INFORMATION SUPPLIED:
* * * * *
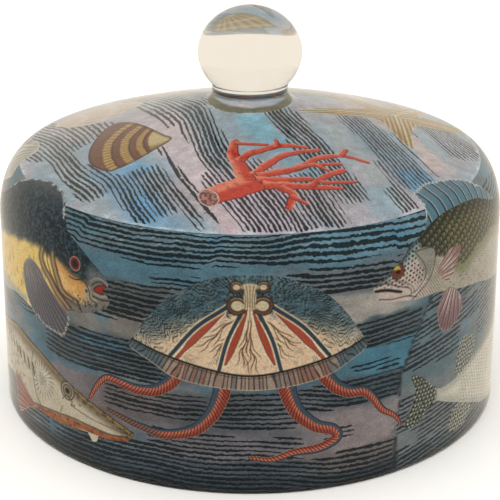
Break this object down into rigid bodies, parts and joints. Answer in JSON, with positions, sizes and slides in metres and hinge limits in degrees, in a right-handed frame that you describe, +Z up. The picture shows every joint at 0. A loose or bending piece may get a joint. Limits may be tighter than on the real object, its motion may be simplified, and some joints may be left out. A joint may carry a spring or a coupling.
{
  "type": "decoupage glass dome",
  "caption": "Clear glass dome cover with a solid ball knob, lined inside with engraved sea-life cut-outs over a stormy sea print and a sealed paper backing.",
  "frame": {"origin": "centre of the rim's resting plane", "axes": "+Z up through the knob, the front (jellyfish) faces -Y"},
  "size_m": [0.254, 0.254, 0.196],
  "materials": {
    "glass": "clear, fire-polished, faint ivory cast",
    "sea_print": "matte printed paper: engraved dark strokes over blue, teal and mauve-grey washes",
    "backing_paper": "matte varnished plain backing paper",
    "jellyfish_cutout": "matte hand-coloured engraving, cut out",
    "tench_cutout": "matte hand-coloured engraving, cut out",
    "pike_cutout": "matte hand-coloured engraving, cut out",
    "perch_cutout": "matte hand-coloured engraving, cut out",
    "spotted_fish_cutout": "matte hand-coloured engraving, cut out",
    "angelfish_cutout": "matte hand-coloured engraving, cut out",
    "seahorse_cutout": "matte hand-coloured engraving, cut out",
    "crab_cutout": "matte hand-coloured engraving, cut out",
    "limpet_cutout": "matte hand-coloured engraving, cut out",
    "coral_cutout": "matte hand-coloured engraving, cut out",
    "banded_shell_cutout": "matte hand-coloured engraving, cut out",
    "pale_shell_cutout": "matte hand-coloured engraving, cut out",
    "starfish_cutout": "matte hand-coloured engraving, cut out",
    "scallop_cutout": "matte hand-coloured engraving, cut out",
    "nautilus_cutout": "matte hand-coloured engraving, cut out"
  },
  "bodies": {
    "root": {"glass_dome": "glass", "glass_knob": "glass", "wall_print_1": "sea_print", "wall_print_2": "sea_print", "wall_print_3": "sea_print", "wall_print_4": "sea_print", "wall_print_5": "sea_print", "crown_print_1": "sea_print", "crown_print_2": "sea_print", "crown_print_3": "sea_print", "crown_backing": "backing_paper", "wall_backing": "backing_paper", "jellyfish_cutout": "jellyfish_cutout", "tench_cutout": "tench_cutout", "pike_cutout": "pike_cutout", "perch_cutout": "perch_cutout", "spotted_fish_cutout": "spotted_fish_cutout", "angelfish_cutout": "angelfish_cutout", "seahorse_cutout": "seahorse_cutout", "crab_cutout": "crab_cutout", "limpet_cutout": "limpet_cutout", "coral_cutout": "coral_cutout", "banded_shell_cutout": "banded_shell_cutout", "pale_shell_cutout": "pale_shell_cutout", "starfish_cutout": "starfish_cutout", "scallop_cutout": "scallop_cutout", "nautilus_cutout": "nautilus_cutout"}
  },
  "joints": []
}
* * * * *
WHAT YOU WILL DO: Look above for every line with the word "frame" and copy it.

EXERCISE ANSWER:
Break this object down into rigid bodies, parts and joints. Answer in JSON, with positions, sizes and slides in metres and hinge limits in degrees, in a right-handed frame that you describe, +Z up. The picture shows every joint at 0. A loose or bending piece may get a joint. Limits may be tighter than on the real object, its motion may be simplified, and some joints may be left out. A joint may carry a spring or a coupling.
  "frame": {"origin": "centre of the rim's resting plane", "axes": "+Z up through the knob, the front (jellyfish) faces -Y"},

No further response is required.